What is an herbarium?

Pressed and living samples of
Nepenthes burbidigeae


By Michael Chamberland

An herbarium is a repository of preserved and labeled plant specimens, arranged to allow easy access and archival storage. The specimens are typically in the form of herbarium sheets: pressed and dried plants that have been glued or sewn to a sheet of heavy paper together with a data label. The label describes useful information including the plant's Latin name, the origin of the collection, the date of collection, and the name of the collector. Herbarium sheets are all of standardized size and arrangement, and are filed in protective storage cabinets.
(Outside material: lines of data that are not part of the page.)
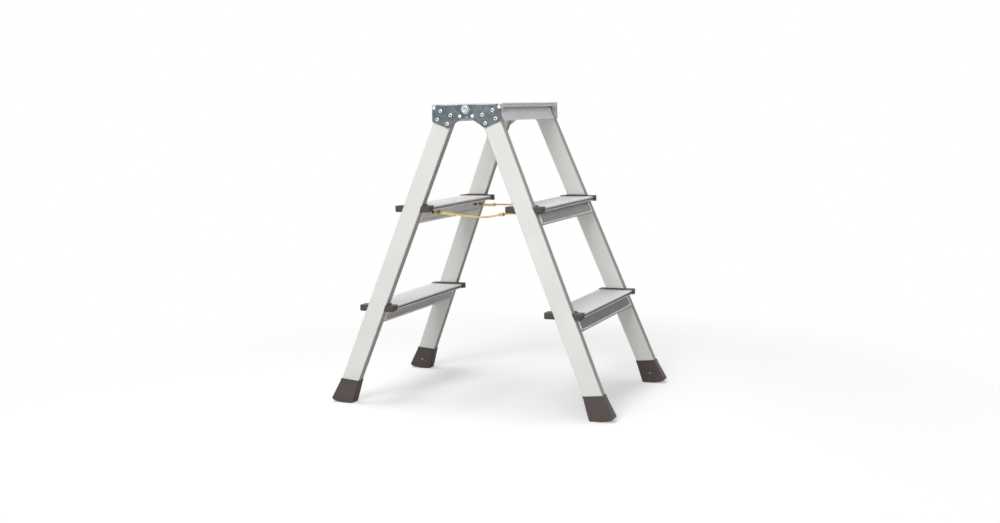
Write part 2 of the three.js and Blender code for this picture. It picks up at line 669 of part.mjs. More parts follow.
function addCorner(sideName, side, endName, end) {
  const mirrored = { scale: [side, end, 1] };
  const at = (x, z) => ({ scale: [side, end, 1], position: [side * x, 0, z] });
  const corner = `${sideName}_${endName}`;
  const outer = side * end < 0;
  add(`stile_${corner}`, buildStile(), aluminium, mirrored);
  add(`foot_${corner}`, buildFoot(), brownPlastic, mirrored);
  const [x, , z] = footRivetPlace();
  const footRivet = domedRivet(FOOT_RIVET).rotateZ(Math.PI);
  add(`foot_rivet_${corner}`, footRivet.translate(0, footInnerY(z) - CLEARANCE, 0), brightSteel, at(x, z));
  for (const level of ["bottom", "middle"]) {
    add(`end_cap_${corner}_${level}`, buildCap(TREAD_TOPS[level]), brownPlastic, mirrored);
  }
  add(`hinge_plate_${corner}`, buildPlate(outer), zincSteel, at(0, PIVOT_Z));
  const nose = plateY(NOSE_RIVET.z) + PLATE_THICKNESS + CLEARANCE;
  add(`nosing_rivet_${corner}`, domedRivet(NOSE_RIVET).translate(0, nose, 0), brightSteel,
    at(NOSE_RIVET_X, PIVOT_Z + NOSE_RIVET.z));
  const neck = armY(outer) + PLATE_THICKNESS + CLEARANCE;
  add(`neck_rivet_${corner}`, domedRivet(NECK_RIVET, 1).translate(0, neck, 0), brightSteel,
    at(NECK_RIVET.x, PIVOT_Z + NECK_RIVET.z));
}

function addRope(endName, end, middle, routes) {
  const y = end * ROPE_Y;
  for (const [sideName, side] of SIDES) {
    const place = { scale: [side, 1, 1], position: [0, y, 0] };
    const name = `${endName}_${sideName}`;
    add(`rope_half_${name}`, ropeHalf(routes[sideName], middle), yellowRope, place);
    add(`rope_end_${name}`, ropeEnd(), yellowRope, place);
    add(`rope_washer_${name}`, ropeWasher(), creamPlastic, place);
    add(`rope_eyelet_${name}`, eyelet(), brightSteel, place);
  }
}

addTreads();
for (const [sideName, side] of SIDES) {
  for (const [endName, end] of ENDS) addCorner(sideName, side, endName, end);
}
for (const [endName, end] of ENDS) {
  add(`hinge_pin_${endName}`, hingePin(), brightSteel, { scale: [1, end, 1], position: [0, 0, PIVOT_Z] });
  add(`hinge_washer_${endName}`, hingeWasher(), zincSteel, { scale: [1, end, 1], position: [0, 0, PIVOT_Z] });
}
addRope("near", -1, NEAR_ROPE_MIDDLE, { left: NEAR_ROPE_LEFT, right: NEAR_ROPE_RIGHT });
addRope("far", 1, FAR_ROPE_MIDDLE, { left: FAR_ROPE, right: FAR_ROPE });

export default ladder;
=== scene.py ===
"""The looks of a double-sided folding step ladder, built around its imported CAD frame.

Sizes are in millimetres until a mesh is made; the scene is in metres, +Z up. X runs from the left
frame to the right frame, Y along the treads, and near is -Y. Corner pieces are built for the right
far corner (x > 0, y > 0) and mirrored.
"""

import json
from math import atan, copysign, cos, pi, radians, sin, sqrt, tan

import bmesh
import bpy
from mathutils import Matrix, Vector, noise


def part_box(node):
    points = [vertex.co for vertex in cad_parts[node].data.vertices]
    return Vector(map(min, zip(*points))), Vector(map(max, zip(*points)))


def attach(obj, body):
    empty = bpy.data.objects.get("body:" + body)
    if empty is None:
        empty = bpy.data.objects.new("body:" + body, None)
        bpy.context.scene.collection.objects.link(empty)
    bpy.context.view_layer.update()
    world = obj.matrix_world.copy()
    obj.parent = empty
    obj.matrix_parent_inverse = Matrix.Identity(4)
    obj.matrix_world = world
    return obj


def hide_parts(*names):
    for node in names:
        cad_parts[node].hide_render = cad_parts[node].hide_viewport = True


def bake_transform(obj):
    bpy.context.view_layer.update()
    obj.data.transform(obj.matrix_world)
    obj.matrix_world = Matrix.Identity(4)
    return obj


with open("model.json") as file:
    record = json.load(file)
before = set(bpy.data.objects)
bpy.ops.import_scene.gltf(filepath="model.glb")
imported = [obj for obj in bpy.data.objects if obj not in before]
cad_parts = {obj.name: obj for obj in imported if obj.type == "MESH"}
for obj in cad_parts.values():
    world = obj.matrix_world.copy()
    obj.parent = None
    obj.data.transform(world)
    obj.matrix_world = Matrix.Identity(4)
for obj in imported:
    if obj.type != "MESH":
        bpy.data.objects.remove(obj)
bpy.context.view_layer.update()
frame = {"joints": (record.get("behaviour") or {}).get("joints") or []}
scene = bpy.context.scene
MM = 0.001

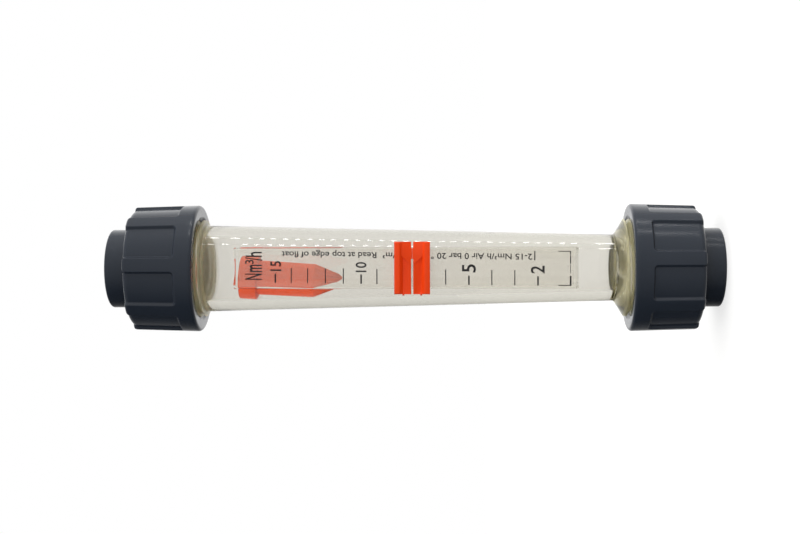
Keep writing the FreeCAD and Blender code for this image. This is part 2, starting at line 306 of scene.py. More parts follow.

Within these cabinets the specimens are arranged according to the family, genus, and species they represent, as well as the geographic location from which they were collected.

Our Mission: The mission of an herbarium is to preserve and document the diversity of plants - from duckweed to sequoias. This mission to preserve all forms of plant life may be complicated by those that are too large or bulky to press and fit on a standard herbarium sheet. Cacti, palms, and rock-growing lichens present such challenges. In some cases a specimen may be spread out on several separate sheets. Large structures like pine cones may be stored in separate boxes. Delicate organs such as orchid flowers may be pickled and stored in jars. Specimens may also be complemented by photographs added to the sheet.

Other Collections: Many herbaria also preserve specimens of fungi, lichens, and even some bacteria (plant pathogens and cyanobacteria) in their collections. These organisms are not plants, but historically these "plant-like" organisms or structures (such as the fleshy fruiting bodies of fungi) were regarded as plants. Since these specimens may be preserved in much the same way as plants, their place in herbaria has been maintained. However, no herbaria attempt to fully represent the diverse kingdoms of Fungi or Monera.

Cladonia cristatella

An Herbarium Specimen: An herbarium specimen is simple in form and low-tech in preparation, yet it preserves a wealth of valuable information. If properly stored, an herbarium specimen will last for centuries without much deterioration. Specimens document the variation in form and geographical range of species. Specimens preserve short-lived structures like cactus fruits, and rarely produced organs such as bamboo flowers. Herbaria also document valuable historical collections, such as "type specimens", the original specimens on which a plant's Latin name is based. The data label preserves valuable information about plant habitats. Many herbarium specimens record the existence of plants in habitats now developed and lost. They may also record the spread of weeds and new introductions like the European Helleborine orchid in Michigan. Some herbaria house the last preserved material of extinct plant species, such as the bizarre Thismia americana, once found in wet prairies near Chicago.


Research: Herbarium specimens are very useful tools for botanists, particularly taxonomists, who seek to describe plant species, their form, and their habitats. Herbaria located at different institutions regularly loan specimens to each other to aid investigators working on specific groups of plants. Herbarium specimens are also useful for teaching purposes, since live material is not always available.


Other Equipment: In addition to plant specimens, herbaria regularly contain microscopes, plant presses, specimen dryers, and other tools for collecting, preserving and examining plant material. Herbaria often possess a library of books, journals, and maps useful for plant identification and taxonomic study.